DIRECTIONS FOR THIS TASK
Report only the number of lines that hold the word "shown".

RECORDS
****************

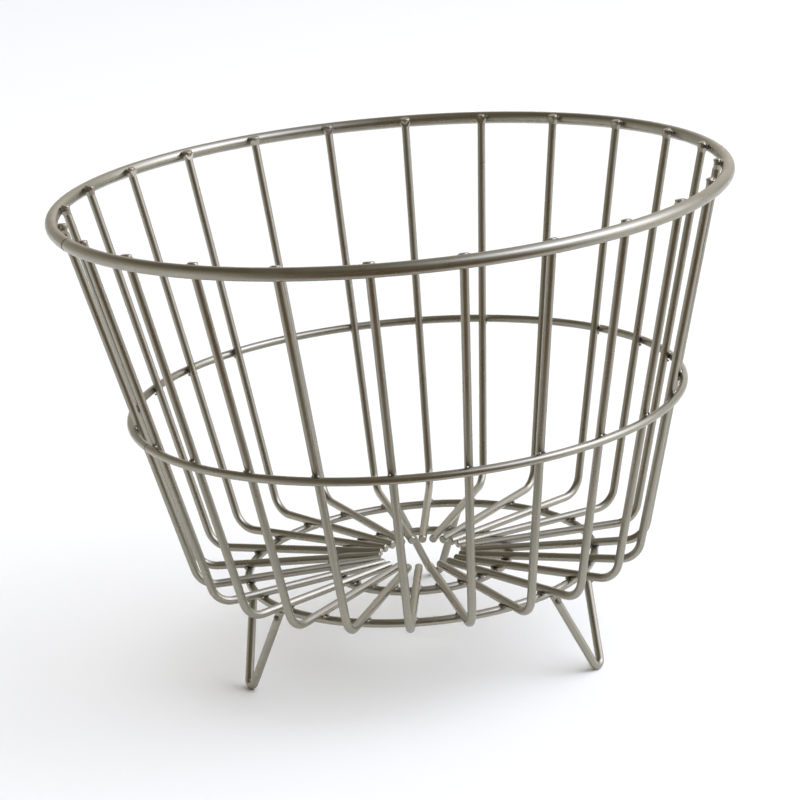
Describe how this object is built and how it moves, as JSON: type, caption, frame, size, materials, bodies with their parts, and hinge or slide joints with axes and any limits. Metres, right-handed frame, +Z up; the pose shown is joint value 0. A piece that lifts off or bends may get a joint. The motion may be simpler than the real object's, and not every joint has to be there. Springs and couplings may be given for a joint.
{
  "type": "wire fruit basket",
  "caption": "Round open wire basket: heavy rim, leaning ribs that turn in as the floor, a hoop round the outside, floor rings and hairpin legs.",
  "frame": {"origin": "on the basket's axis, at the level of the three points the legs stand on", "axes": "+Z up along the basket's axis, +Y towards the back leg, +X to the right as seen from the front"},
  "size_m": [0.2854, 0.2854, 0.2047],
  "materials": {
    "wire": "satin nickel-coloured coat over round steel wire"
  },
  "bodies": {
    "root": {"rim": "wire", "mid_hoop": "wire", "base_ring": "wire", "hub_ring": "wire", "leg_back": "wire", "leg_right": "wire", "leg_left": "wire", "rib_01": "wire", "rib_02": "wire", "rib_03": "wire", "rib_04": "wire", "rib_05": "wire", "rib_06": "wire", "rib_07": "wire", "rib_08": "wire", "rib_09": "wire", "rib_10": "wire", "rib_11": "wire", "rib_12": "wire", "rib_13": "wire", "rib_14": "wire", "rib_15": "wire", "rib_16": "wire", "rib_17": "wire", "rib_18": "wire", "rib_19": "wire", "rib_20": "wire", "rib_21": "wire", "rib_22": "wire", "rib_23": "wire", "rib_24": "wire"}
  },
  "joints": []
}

****************

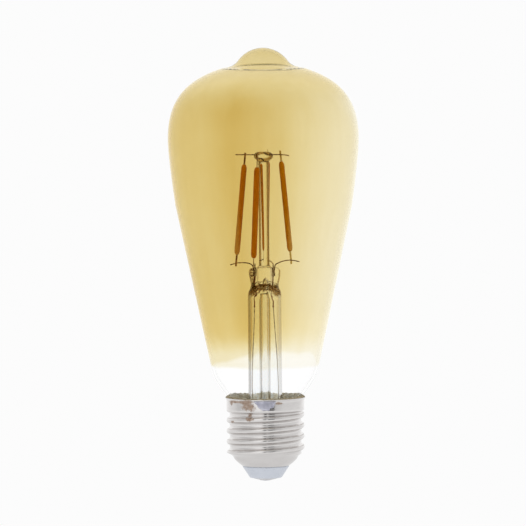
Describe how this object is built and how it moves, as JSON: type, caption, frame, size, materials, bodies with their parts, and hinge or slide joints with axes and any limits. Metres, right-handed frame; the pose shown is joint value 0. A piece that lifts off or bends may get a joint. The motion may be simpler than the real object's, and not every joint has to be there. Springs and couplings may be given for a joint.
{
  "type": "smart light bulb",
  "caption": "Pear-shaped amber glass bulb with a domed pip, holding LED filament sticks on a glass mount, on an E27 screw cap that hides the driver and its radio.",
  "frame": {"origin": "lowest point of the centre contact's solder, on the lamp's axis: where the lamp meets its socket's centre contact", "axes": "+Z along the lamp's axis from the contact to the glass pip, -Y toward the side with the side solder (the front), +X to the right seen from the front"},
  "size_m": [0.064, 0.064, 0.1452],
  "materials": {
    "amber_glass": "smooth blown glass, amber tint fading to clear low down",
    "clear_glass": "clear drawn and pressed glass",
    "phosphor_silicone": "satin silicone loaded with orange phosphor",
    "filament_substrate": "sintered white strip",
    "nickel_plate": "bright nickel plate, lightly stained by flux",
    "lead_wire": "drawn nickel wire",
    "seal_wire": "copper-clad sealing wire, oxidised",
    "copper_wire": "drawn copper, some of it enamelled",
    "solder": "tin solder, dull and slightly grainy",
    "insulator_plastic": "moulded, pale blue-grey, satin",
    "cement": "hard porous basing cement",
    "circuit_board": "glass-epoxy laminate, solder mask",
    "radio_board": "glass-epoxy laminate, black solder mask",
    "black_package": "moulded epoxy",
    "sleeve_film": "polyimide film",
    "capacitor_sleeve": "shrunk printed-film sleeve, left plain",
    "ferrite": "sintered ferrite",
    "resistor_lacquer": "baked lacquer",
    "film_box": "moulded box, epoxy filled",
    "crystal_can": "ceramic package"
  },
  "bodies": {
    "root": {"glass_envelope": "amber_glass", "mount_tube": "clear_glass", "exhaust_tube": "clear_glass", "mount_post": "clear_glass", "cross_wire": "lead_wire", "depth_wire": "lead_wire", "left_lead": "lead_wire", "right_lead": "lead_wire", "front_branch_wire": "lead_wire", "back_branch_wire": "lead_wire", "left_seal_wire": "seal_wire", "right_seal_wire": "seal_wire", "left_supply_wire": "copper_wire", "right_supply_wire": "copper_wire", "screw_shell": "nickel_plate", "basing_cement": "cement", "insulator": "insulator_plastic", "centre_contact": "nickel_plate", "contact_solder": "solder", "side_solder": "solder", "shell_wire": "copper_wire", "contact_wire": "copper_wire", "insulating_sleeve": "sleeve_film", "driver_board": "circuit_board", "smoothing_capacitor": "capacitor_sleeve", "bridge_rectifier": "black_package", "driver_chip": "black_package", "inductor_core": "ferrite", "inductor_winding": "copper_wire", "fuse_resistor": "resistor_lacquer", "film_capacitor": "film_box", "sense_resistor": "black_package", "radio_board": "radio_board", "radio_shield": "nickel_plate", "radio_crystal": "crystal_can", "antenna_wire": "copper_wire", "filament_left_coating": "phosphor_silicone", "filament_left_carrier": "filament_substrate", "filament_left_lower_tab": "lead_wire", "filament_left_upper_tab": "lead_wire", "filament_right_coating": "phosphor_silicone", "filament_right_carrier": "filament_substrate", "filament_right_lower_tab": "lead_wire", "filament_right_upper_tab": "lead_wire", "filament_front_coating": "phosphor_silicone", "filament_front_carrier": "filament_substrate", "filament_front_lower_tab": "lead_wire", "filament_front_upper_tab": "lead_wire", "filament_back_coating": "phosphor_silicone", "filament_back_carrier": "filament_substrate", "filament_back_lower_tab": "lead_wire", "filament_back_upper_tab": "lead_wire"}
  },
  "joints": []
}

****************

WRITTEN SOLUTION
2